If we take the Scottish view that a person’s knowledge and interests are limited, making our actions limited to a tiny sphere of influence – our family and friends, our churches, schools and businesses, the intermediate social groups the rationalists suppress and the Scottish encourage – we see a highly complex society emerging: the individual influences small social groups, the small social groups influence the individual, and both interact to influence larger social groups, which feeds back to the smaller groups. There is a series of nested hierarchies where each person acts as a digital element, acting in a digital-analogical way, communicating information to other digital elements to create smaller cultural subsystems – the digital elements – of the larger culture. The same individual can have an effect on a school, a church, a business, and a local government, each of which will have larger effects on society at large. More people have more influence over society. And man does not have to be "improved" – the worst can be canceled out by the best. In what other country than the United States and other Western-style democratic republics does it really not matter who the President or Prime Minister is? – any mischief the American President may want to make is more often than not counterbalanced by two houses of Congress, a Supreme Court, and the voters’ opinions (these same voters who can vote the President out after four years if worse comes to worse, or vote in a different party during midterm elections). These principles, upon which the free market is based, are "an effective way of making man take part in a process more complex and extended than he could comprehend" (Hayek, 14-5). Perfect knowledge is not needed to participate. One can have a considerable amount of uncertainty, and still do well. We can reduce uncertainty through education, increasing our own individual knowledge, but we are still left with a plethora of things which we will never have the time to learn.

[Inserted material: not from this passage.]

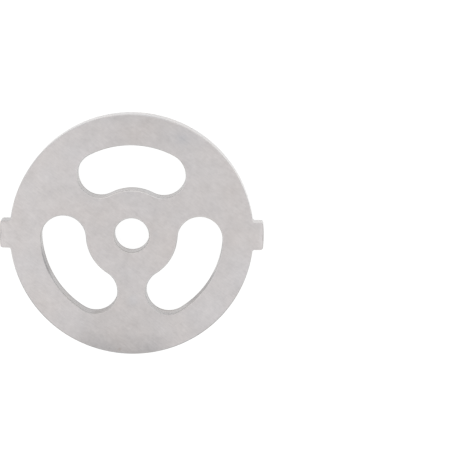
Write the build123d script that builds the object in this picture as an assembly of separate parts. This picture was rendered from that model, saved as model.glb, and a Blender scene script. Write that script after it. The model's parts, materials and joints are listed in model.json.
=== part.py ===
"""Kidney plate of a small household meat grinder.

One piece of steel: a flat ground disc with a bore for the end of the feed
screw, three kidney-shaped openings that let the meat through, and two ears on
the rim that stop the plate from turning in the grinder's head.

Millimetres and degrees. The origin is on the bore's axis at the back face, +Z
runs along the bore to the front face, and +X runs out along one ear. One
opening is centred on +Y.
"""
import math
import os

from build123d import *

# The disc.
OUTER_DIAMETER = 54.0
THICKNESS = 4.0
BORE_DIAMETER = 7.7

# The kidney openings. Each one fills the ring between the hub and the rim,
# and its round ends leave a spoke to the next opening.
OPENING_COUNT = 3
FIRST_OPENING_ANGLE = 90.0  # from +X to the middle of the first opening
HUB_DIAMETER = 20.3
RIM_WIDTH = 6.85
SPOKE_WIDTH = 6.35  # narrowest metal between two openings

# The ears. Each ends in an arc about the bore's axis.
EAR_WIDTH = 6.1
EAR_REACH = 2.25  # out from the rim
EAR_ROOT_RADIUS = 0.5
EAR_CORNER_RADIUS = 0.5

# The front edge at the end of each ear is rolled over.
EAR_FLAT_LENGTH = 1.05  # out from the rim, before the roll starts
EAR_ROLL_DROP = 0.35  # down from the front face, at the ear's end

# The broken edges.
RIM_EDGE_RADIUS = 0.2
MOUTH_CHAMFER = 0.25  # round the bore and the openings

# How far a cutting shape runs out past the metal.
CUTTER_ROOM = 1.0

# A quarter turn puts a circle's seam on +Y, away from the ears.
QUARTER_TURN = 90.0

# The places of the two sides in a list of flat faces sorted by height.
BACK = 0
FRONT = -1

# Sizes that follow from the ones above.
FULL_TURN = 360.0
RIM_RADIUS = OUTER_DIAMETER / 2
BORE_RADIUS = BORE_DIAMETER / 2
EAR_END_RADIUS = RIM_RADIUS + EAR_REACH
EAR_ROLL_RADIUS = RIM_RADIUS + EAR_FLAT_LENGTH
OPENING_WIDTH = RIM_RADIUS - RIM_WIDTH - HUB_DIAMETER / 2
OPENING_MID_RADIUS = (HUB_DIAMETER + OPENING_WIDTH) / 2
OPENING_PITCH = FULL_TURN / OPENING_COUNT
OPENING_SPACING = OPENING_WIDTH + SPOKE_WIDTH  # between round ends, centre to centre
OPENING_GAP = 2 * math.degrees(math.asin(OPENING_SPACING / (2 * OPENING_MID_RADIUS)))
OPENING_SWEEP = OPENING_PITCH - OPENING_GAP


def distance_from_axis(vertex: Vertex) -> float:
    """How far a corner of the outline lies from the bore's axis."""
    return Vector(vertex.X, vertex.Y).length


def plate_outline() -> Sketch:
    """The disc with its two ears, rounded at their roots and corners."""
    strip = Rectangle(2 * (EAR_END_RADIUS + CUTTER_ROOM), EAR_WIDTH)
    ears = strip & Rot(0, 0, QUARTER_TURN) * Circle(EAR_END_RADIUS)
    outline = Circle(RIM_RADIUS) + ears
    roots = outline.vertices().group_by(distance_from_axis)[0]
    outline = fillet(roots, EAR_ROOT_RADIUS)
    corners = outline.vertices().group_by(distance_from_axis)[-1]
    return fillet(corners, EAR_CORNER_RADIUS)


def kidney_opening(middle_angle: float) -> Sketch:
    """A slot of even width along an arc about the bore, with round ends."""
    start_angle = middle_angle - OPENING_SWEEP / 2
    centre_line = CenterArc((0, 0), OPENING_MID_RADIUS, start_angle, OPENING_SWEEP)
    return SlotArc(centre_line, OPENING_WIDTH)


def plate_profile() -> Sketch:
    """The outline with the bore and the openings cut out of it."""
    profile = plate_outline() - Circle(BORE_RADIUS)
    for index in range(OPENING_COUNT):
        profile -= kidney_opening(FIRST_OPENING_ANGLE + index * OPENING_PITCH)
    return profile


def ground_face(plate: Part, side: int) -> Face:
    """The flat face on one side of the plate."""
    return plate.faces().filter_by(Axis.Z).sort_by(Axis.Z)[side]


def break_edges(plate: Part, side: int) -> Part:
    """Round the rim's edge and chamfer the mouth of each hole, on one side."""
    plate = fillet(ground_face(plate, side).outer_wire().edges(), RIM_EDGE_RADIUS)
    mouths = ground_face(plate, side).inner_wires().edges()
    return chamfer(mouths, MOUTH_CHAMFER)


def ear_roll_cutter() -> Part:
    """A ring over the ears whose underside curves down from the front face."""
    start = (EAR_ROLL_RADIUS, THICKNESS)
    end = (EAR_END_RADIUS, THICKNESS - EAR_ROLL_DROP)
    outside = EAR_END_RADIUS + CUTTER_ROOM
    above = THICKNESS + CUTTER_ROOM
    roll = TangentArc(start, end, tangent=(1, 0))
    rest = Polyline(end, (outside, end[1]), (outside, above), (start[0], above), start)
    return revolve(Plane.XZ * make_face(roll + rest), Axis.Z)


def grinder_plate() -> Part:
    """The whole plate, back face down."""
    plate = extrude(plate_profile(), THICKNESS)
    for side in (BACK, FRONT):
        plate = break_edges(plate, side)
    return plate - ear_roll_cutter()


os.makedirs("parts", exist_ok=True)
export_step(grinder_plate(), "parts/grinder_plate.step")
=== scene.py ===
"""Kidney plate of a small household meat grinder, on a white studio table.

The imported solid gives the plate's place and its outer sizes. The plate is
modelled over it from a few driving sizes, edge by edge: the outline with its
two ears, the three kidney openings and the bore. Each edge is drawn as a
stack of closed wires from the front face down to the back face, the wires are
bridged into walls, and the two flat sides are filled between them. The finish
tells the ground sides, the broken edges, the turned rim and the cut walls
apart.

Everything is in metres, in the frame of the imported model: the table is at
height zero, the bore's axis is Z, and the ears point along X.
"""

import json
import logging
import math
from dataclasses import dataclass, field, replace
from enum import Enum
from typing import Any, Callable, Mapping, TypeAlias

import bmesh
import bpy
from mathutils import Euler, Matrix, Vector


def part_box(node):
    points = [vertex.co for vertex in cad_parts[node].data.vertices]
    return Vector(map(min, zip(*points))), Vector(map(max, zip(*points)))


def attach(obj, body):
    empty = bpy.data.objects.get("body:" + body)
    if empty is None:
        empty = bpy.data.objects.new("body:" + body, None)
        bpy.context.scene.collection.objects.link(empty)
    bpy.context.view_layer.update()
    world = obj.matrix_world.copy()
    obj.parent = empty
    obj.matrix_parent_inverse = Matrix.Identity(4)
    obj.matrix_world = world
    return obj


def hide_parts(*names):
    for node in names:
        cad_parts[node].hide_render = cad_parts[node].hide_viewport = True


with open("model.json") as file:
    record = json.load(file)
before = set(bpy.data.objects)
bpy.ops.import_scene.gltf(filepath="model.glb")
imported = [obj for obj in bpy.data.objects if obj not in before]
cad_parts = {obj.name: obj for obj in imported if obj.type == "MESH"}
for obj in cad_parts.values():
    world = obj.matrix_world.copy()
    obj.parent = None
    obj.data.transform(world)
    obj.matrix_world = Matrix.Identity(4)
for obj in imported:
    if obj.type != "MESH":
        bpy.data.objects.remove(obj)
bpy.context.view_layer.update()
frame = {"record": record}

MM = 0.001
QUARTER = math.pi / 2
HALF_TURN = math.pi
FULL_TURN = 2 * math.pi

NODE = "grinder_plate"
PIECE = "kidney_plate"
BODY = "root"

# How near two places, or two heights, count as the same.
SAME_PLACE = 0.0005 * MM
SAME_HEIGHT = 0.002 * MM

# The size of the plane that is merged into a wire's first point.
SEED_SIZE = 0.01 * MM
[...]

There needs to be a way for individuals, with their limited information, knowledge, etc., to enter into a highly complex game, to be able to participate in the game itself. The way to allow someone into a highly complex game is by not having barriers to their entering and playing the game in the first place. And, if you do choose to play, and take large risks while playing, you should be able to reap a correspondingly larger reward. To have a good game,
any workable individualist order must be so framed not only so that the relative remunerations the individual can expect from the different uses of his abilities and resources correspond to the relative utility of the result of his efforts to others but also that these remunerations correspond to the objective results of his efforts rather than to their subjective merits. (21)

And the game must not be constructed of iron-clad laws, but of flexible rules (not too flexible, as those of pragmatism, nor too rigid, as those of absolute principles, both of which, as opposed to the idea of general principles, cannot create a system, since principles are the strange attractors, and neither pragmatism nor iron-clad absolutes create attractors). These are also good guidelines for creating works of art and literature, and for writing works of philosophy, theory, and criticism.

An example of good game rules are our "traditions and conventions . . . [which] evolve in a free society and . . . , without being enforceable, establish flexible but normally deserved rules that make the behavior of other people predictable in a high degree" (Hayek, 23). Most social rules should be those agreed upon and practiced by most of the people most of the time, enforced by subtle social pressures, not the use and threat of physical force. "In the social sciences the things are what people think they are. Money is money, a word is a word, a cosmetic is a cosmetic, if and because somebody thinks they are" (Hayek, 60). They are rules because we agree they are – they are socially constructed. With these kinds of rules, those we find in the free market, we have various choices – while with orders or iron-clad laws, we get no real choices. Any choice is better than none. "It is better to have a choice between several unpleasant alternatives than being coerced into one" (Hayek 24).

A word of caution: just because the world has a socially constructed element, it does not follow that all the world is socially constructed. To claim it is brings us to the problems with pragmatism, where no system at all can be constructed. Hayek says pragmatism is "the preference for proceeding from particular instance to particular instance," where the rule-maker "decides each question "on its merits""(1). With pragmatism, expediency and compromise lead us "to a system in which order is created by direct commands" (1). "Without principles we drift," and we are led "to a state of affairs which nobody wanted" (2). Pragmatism makes it possible to change the rules with each move in the game – imagine a game master watching a game being played between two people, and changing the rules whenever he wished. This would lead to the players in each move trying to gain the game master’s favor. They would try to bribe the game master rather than play the game. If this sounds like how big business is conducted, with the government as the game master, we can see why. How much money do businesses waste trying to influence "pragmatic" government officials? With basic principles, everyone is clear what the rules are and that they cannot – or are very difficult to – change. The game players concentrate on the playing of the game itself rather than coming up with strategies to influence some game master. With the use of general principles, the game master can all but be done away with.

The world Adam Smith envisioned was thus one where people cooperated because they worked in their own self-interest – but not exploitatively. Free market systems work because we have sympathy for others, and we want to engage in actions where "if you do something good for me, I will do something good for you," versus the way governments necessarily act: "unless you do something good for me, I will do something bad to you." Governments only help foster community when they prevent individuals and groups from engaging in the latter type of behavior. Those who try to dissolve community bonds and flatten out the natural hierarchies that develop in a culture only seek to create a situation where people are loyal only to them, and not to the series of smaller groups to which they belong. Those who adopt the Cartesian view of humankind are interested only in ruling others. That is why they oppose free markets and the creation of true communities.